- [EXERCISE DIRECTIONS]: In the records below, begin at the line that has "base_felt();" and stop after the line that has "if obj.type not"; quote those lines verbatim and nothing more.

- [RECORDS TO PROCESS]:
----------

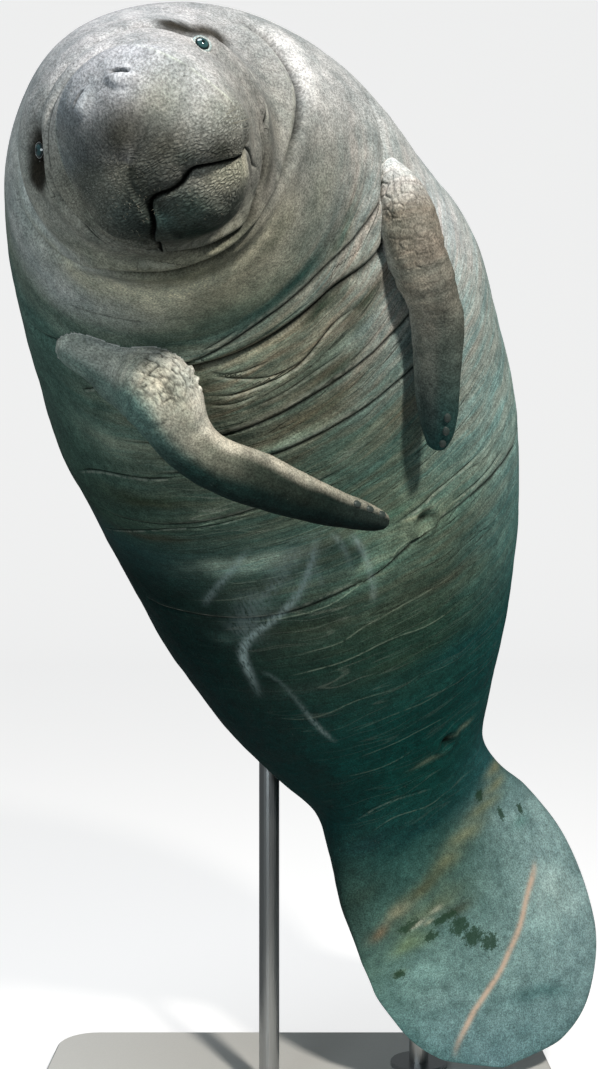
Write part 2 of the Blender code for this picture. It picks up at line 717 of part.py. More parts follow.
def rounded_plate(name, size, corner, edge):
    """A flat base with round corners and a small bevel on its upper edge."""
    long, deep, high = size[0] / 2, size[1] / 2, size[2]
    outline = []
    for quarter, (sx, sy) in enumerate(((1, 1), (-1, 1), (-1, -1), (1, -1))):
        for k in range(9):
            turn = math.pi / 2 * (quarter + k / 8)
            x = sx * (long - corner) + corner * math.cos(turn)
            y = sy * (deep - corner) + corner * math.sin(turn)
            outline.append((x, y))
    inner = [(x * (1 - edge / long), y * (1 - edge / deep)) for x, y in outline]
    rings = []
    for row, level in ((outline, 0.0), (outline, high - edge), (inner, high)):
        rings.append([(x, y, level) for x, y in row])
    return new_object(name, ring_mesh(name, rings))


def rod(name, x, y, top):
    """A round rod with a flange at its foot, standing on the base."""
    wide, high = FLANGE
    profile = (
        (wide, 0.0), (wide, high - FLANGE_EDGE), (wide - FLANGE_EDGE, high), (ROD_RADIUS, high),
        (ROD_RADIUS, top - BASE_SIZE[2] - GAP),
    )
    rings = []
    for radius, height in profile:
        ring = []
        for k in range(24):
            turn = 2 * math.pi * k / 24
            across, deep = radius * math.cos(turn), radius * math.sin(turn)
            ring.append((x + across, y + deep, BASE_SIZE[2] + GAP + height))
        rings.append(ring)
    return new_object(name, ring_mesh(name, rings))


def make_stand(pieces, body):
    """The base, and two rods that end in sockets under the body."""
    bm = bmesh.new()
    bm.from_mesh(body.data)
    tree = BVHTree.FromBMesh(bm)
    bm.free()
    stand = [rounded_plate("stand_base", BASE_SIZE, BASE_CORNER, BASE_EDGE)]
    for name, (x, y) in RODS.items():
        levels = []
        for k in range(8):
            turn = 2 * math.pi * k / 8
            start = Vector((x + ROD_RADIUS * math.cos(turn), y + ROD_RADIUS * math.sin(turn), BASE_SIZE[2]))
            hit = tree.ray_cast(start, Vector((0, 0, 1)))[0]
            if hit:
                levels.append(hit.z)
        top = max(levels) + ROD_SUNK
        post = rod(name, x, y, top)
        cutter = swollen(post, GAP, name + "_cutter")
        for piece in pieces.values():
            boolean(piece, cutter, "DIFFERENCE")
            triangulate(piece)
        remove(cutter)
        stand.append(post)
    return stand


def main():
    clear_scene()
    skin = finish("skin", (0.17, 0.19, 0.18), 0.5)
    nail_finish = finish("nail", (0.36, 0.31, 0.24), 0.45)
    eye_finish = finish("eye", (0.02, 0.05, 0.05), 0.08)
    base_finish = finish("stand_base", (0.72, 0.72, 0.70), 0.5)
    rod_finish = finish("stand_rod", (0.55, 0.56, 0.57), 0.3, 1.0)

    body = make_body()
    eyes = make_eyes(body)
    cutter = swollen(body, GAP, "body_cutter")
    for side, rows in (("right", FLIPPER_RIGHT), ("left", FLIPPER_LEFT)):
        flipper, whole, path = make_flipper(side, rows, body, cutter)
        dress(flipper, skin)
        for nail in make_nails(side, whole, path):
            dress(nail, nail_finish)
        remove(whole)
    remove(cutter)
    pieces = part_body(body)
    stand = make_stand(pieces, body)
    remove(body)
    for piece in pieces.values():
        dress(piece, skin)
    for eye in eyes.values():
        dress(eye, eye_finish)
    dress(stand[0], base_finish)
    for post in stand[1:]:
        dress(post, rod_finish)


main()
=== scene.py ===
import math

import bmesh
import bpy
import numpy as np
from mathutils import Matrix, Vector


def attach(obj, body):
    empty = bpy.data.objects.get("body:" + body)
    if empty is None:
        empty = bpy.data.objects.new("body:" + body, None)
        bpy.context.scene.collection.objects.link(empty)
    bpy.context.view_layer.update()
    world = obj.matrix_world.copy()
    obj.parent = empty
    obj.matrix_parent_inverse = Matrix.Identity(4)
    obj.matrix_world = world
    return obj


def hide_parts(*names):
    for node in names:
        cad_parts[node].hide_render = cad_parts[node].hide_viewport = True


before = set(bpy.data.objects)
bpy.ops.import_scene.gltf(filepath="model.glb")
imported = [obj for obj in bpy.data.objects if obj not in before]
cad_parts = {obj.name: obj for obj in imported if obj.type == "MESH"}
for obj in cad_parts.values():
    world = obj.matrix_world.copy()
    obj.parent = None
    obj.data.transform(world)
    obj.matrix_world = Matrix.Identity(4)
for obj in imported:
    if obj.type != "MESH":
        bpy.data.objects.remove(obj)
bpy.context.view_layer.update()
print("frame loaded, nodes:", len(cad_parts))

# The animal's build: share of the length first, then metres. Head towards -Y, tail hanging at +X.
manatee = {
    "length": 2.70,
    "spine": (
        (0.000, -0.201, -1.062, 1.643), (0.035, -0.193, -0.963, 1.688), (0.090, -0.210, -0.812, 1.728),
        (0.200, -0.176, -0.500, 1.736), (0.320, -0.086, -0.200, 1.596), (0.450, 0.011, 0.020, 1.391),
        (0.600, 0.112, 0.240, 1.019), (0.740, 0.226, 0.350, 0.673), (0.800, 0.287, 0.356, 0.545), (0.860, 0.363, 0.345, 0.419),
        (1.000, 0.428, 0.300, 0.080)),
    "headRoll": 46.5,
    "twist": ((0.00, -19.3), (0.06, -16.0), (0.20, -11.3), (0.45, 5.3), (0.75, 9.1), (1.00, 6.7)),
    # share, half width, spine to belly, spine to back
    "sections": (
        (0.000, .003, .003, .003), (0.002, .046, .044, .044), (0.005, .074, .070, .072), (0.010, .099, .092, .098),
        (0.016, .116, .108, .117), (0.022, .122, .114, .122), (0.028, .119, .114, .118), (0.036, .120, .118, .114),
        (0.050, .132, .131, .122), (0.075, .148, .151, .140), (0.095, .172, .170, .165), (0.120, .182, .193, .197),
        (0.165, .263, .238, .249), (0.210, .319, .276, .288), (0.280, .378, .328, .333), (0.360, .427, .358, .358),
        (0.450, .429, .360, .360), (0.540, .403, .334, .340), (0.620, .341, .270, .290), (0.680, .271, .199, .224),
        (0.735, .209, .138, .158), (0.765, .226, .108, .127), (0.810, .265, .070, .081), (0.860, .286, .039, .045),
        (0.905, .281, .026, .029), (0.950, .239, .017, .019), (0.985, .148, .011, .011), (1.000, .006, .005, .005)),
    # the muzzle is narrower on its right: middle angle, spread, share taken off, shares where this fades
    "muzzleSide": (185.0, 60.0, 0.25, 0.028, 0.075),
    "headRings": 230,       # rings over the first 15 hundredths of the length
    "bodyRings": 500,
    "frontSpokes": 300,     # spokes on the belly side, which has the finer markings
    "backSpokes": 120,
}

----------

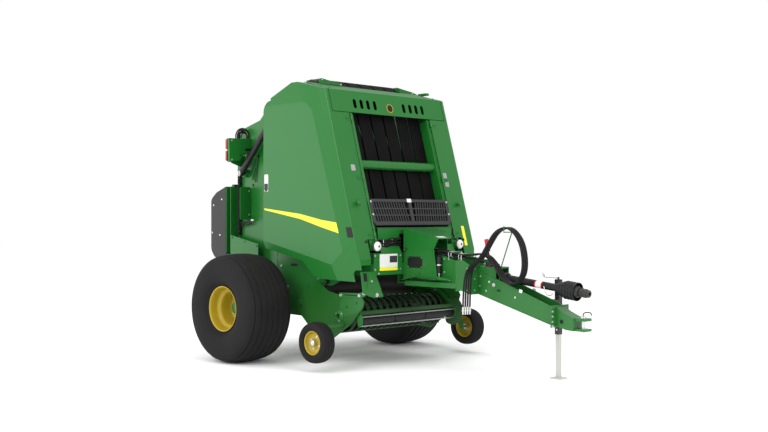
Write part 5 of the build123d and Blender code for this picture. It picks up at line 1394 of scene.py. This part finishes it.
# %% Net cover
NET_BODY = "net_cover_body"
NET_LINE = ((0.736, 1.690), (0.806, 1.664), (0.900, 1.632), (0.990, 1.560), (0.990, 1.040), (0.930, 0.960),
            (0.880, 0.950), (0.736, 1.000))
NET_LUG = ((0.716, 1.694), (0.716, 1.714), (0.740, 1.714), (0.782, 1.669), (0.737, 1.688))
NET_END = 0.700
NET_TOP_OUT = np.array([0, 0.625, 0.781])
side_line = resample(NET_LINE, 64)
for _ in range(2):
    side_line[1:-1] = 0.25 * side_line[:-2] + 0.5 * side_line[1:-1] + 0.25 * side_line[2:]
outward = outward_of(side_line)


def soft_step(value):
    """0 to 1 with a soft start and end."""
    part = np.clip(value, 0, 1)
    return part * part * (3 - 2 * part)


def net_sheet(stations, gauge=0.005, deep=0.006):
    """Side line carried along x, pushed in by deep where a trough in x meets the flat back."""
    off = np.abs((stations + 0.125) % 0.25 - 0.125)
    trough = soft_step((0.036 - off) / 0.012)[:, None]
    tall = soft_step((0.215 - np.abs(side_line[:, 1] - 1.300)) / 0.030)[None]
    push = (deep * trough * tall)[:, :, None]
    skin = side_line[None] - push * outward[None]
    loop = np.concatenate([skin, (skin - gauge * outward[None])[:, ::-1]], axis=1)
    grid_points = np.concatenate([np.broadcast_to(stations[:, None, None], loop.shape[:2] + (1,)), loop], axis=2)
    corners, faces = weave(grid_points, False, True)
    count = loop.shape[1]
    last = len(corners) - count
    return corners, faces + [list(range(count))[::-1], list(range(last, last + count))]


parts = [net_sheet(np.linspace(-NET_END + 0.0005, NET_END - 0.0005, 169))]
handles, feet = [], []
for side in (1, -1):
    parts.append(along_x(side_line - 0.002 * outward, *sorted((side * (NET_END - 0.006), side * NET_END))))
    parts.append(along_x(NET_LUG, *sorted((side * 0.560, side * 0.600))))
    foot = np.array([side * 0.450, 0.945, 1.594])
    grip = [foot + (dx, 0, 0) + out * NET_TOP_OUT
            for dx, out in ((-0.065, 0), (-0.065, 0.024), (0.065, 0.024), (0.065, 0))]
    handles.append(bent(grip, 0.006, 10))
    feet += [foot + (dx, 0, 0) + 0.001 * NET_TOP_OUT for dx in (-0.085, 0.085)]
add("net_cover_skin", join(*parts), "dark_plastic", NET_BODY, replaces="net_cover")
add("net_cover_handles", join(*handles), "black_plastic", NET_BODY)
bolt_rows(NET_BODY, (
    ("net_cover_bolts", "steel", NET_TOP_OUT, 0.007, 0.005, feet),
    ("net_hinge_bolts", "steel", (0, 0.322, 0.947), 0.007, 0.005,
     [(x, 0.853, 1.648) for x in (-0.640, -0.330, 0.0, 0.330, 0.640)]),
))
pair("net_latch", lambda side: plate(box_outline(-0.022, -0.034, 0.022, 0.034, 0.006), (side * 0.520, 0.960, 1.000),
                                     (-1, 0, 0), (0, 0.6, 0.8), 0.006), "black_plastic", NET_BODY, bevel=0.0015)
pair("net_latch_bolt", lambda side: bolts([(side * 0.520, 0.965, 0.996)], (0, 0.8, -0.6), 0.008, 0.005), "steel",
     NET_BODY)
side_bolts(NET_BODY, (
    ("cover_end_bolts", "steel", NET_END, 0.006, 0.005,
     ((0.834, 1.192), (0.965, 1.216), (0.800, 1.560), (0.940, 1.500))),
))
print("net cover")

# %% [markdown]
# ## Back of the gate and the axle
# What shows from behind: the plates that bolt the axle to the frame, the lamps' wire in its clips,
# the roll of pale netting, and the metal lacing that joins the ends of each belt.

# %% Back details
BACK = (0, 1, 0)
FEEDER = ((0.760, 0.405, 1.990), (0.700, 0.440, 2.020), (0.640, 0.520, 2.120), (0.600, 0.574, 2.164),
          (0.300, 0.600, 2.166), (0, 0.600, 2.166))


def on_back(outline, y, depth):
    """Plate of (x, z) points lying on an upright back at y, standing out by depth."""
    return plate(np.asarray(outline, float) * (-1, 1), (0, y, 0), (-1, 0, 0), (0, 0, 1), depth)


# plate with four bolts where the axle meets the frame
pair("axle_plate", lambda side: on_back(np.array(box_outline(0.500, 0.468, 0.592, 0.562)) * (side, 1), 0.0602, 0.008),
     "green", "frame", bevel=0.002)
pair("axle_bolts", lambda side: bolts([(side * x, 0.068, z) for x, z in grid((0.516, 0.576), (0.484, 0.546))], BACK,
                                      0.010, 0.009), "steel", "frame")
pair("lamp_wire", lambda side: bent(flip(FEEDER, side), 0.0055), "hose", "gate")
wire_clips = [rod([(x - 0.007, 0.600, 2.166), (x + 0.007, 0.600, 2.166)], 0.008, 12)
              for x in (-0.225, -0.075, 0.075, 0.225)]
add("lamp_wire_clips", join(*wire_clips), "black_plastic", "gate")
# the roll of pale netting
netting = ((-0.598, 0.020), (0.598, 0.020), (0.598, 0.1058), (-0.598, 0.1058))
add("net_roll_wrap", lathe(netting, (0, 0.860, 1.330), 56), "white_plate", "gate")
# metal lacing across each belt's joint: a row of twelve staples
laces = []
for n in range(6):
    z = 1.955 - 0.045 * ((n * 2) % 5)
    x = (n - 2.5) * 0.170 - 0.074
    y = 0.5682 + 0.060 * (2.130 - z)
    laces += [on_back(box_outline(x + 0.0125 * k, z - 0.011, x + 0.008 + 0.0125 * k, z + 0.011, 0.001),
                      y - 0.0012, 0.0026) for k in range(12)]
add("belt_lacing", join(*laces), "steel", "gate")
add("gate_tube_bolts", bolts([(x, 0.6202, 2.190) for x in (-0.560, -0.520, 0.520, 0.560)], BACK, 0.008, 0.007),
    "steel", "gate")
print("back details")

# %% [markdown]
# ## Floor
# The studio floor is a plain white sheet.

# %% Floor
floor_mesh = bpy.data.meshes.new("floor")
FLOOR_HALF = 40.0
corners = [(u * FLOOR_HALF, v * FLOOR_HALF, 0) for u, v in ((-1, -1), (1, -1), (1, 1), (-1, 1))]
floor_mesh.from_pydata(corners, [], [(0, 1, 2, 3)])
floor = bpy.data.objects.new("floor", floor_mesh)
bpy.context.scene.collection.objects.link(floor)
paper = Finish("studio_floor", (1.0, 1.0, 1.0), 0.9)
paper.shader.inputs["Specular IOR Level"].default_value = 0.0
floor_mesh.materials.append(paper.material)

----------

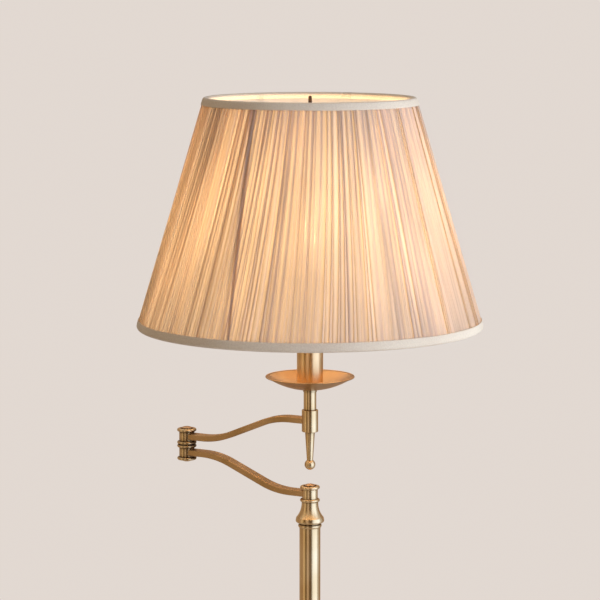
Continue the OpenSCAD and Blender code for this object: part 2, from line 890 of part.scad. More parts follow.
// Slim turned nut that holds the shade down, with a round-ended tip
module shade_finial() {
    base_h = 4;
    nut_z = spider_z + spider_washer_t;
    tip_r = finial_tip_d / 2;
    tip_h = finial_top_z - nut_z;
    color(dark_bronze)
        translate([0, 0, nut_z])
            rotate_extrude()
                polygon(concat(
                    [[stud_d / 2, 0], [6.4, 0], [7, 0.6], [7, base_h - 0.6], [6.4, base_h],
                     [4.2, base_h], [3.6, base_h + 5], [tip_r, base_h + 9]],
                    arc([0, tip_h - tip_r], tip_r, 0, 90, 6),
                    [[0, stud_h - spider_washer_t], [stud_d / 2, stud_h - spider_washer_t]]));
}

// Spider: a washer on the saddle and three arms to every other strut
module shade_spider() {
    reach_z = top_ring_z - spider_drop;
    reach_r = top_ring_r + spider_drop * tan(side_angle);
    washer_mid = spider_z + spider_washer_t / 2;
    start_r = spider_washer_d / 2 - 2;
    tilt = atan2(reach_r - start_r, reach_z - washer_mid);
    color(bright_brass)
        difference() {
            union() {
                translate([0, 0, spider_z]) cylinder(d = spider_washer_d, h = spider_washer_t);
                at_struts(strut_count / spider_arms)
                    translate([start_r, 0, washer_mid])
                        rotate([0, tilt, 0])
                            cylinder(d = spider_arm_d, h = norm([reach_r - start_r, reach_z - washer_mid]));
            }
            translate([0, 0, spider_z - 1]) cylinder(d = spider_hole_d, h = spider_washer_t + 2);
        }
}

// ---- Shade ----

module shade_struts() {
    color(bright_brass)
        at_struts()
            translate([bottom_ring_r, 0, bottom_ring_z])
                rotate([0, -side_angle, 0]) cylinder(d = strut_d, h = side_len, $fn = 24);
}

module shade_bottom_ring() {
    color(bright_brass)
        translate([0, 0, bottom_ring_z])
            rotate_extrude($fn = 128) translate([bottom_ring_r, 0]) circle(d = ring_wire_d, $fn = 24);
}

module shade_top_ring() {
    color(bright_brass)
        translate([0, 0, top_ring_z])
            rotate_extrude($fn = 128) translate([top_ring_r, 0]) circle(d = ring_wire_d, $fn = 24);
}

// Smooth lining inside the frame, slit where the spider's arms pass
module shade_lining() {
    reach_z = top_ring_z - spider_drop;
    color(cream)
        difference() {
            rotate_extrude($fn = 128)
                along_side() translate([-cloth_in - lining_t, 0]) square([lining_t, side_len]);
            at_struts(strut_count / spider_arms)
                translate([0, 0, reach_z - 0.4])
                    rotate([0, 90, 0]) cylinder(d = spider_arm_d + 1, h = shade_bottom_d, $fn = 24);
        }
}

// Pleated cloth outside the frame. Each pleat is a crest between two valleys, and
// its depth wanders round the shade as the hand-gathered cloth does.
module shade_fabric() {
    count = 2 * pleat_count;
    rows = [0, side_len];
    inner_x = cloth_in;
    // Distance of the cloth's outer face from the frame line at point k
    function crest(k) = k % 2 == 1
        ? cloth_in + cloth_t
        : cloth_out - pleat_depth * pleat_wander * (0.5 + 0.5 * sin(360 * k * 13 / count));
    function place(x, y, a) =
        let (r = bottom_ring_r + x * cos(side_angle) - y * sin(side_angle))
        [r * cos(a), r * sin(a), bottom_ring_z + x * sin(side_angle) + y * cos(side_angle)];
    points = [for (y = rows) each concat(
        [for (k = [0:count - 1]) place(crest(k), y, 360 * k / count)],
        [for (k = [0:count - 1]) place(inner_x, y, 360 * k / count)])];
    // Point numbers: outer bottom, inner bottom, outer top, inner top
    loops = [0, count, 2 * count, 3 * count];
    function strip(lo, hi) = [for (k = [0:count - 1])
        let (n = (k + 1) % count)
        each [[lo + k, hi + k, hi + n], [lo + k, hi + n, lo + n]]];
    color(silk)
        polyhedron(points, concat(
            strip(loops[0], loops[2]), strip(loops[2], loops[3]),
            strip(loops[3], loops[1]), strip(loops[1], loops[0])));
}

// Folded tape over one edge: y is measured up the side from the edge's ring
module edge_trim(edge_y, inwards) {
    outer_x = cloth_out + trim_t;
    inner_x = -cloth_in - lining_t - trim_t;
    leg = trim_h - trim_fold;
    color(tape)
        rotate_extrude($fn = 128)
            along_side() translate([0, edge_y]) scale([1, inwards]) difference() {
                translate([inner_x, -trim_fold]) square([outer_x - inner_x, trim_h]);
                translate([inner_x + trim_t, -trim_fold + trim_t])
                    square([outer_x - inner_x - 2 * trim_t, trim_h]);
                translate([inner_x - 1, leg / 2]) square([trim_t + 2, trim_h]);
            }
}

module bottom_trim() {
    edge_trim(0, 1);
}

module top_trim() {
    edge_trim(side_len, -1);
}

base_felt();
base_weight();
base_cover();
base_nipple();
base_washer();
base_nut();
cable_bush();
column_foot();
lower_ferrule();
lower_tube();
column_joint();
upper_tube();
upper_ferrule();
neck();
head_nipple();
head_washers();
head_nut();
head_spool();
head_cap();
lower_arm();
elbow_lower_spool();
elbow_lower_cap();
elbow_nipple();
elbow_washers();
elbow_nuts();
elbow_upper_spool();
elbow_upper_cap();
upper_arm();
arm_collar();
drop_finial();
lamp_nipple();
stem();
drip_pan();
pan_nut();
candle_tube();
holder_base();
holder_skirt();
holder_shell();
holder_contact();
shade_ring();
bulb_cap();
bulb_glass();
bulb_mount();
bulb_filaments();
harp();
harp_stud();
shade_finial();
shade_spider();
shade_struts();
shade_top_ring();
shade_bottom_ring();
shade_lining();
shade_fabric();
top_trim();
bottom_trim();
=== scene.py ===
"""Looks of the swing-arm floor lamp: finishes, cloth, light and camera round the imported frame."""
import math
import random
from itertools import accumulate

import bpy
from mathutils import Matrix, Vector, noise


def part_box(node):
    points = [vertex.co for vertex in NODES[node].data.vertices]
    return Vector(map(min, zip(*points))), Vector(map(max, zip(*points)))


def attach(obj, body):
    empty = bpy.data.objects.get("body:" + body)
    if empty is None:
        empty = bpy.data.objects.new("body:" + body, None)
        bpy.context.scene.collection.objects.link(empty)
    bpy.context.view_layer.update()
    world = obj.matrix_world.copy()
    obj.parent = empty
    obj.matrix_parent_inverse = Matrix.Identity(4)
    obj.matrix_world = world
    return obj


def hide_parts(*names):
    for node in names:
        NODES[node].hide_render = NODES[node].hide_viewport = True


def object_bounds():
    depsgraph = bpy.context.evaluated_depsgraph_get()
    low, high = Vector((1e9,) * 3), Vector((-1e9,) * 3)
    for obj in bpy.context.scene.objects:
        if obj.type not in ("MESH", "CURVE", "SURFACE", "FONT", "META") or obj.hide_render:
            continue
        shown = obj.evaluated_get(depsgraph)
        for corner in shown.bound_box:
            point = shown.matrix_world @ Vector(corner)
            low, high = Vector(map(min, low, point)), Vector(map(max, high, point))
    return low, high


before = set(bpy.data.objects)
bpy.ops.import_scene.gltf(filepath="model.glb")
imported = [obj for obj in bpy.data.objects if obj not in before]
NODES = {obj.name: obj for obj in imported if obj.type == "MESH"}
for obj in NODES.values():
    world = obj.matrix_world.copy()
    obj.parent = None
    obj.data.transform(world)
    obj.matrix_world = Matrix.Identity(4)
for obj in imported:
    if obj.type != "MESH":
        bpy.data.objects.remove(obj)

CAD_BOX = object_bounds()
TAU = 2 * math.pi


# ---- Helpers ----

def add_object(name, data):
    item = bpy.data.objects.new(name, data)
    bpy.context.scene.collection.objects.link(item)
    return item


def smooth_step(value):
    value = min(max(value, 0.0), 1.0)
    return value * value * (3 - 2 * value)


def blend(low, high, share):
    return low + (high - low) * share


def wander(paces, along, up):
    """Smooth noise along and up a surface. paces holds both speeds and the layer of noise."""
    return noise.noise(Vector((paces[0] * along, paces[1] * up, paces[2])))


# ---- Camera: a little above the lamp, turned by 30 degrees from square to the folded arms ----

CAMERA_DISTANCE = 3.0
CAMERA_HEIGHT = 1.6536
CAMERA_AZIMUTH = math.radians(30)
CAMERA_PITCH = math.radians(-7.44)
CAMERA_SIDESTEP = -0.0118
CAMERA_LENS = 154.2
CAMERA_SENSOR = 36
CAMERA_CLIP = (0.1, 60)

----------

- [ANSWER FOR THIS EXERCISE]:
base_felt();
base_weight();
base_cover();
base_nipple();
base_washer();
base_nut();
cable_bush();
column_foot();
lower_ferrule();
lower_tube();
column_joint();
upper_tube();
upper_ferrule();
neck();
head_nipple();
head_washers();
head_nut();
head_spool();
head_cap();
lower_arm();
elbow_lower_spool();
elbow_lower_cap();
elbow_nipple();
elbow_washers();
elbow_nuts();
elbow_upper_spool();
elbow_upper_cap();
upper_arm();
arm_collar();
drop_finial();
lamp_nipple();
stem();
drip_pan();
pan_nut();
candle_tube();
holder_base();
holder_skirt();
holder_shell();
holder_contact();
shade_ring();
bulb_cap();
bulb_glass();
bulb_mount();
bulb_filaments();
harp();
harp_stud();
shade_finial();
shade_spider();
shade_struts();
shade_top_ring();
shade_bottom_ring();
shade_lining();
shade_fabric();
top_trim();
bottom_trim();
=== scene.py ===
"""Looks of the swing-arm floor lamp: finishes, cloth, light and camera round the imported frame."""
import math
import random
from itertools import accumulate

import bpy
from mathutils import Matrix, Vector, noise


def part_box(node):
    points = [vertex.co for vertex in NODES[node].data.vertices]
    return Vector(map(min, zip(*points))), Vector(map(max, zip(*points)))


def attach(obj, body):
    empty = bpy.data.objects.get("body:" + body)
    if empty is None:
        empty = bpy.data.objects.new("body:" + body, None)
        bpy.context.scene.collection.objects.link(empty)
    bpy.context.view_layer.update()
    world = obj.matrix_world.copy()
    obj.parent = empty
    obj.matrix_parent_inverse = Matrix.Identity(4)
    obj.matrix_world = world
    return obj


def hide_parts(*names):
    for node in names:
        NODES[node].hide_render = NODES[node].hide_viewport = True


def object_bounds():
    depsgraph = bpy.context.evaluated_depsgraph_get()
    low, high = Vector((1e9,) * 3), Vector((-1e9,) * 3)
    for obj in bpy.context.scene.objects:
        if obj.type not in ("MESH", "CURVE", "SURFACE", "FONT", "META") or obj.hide_render:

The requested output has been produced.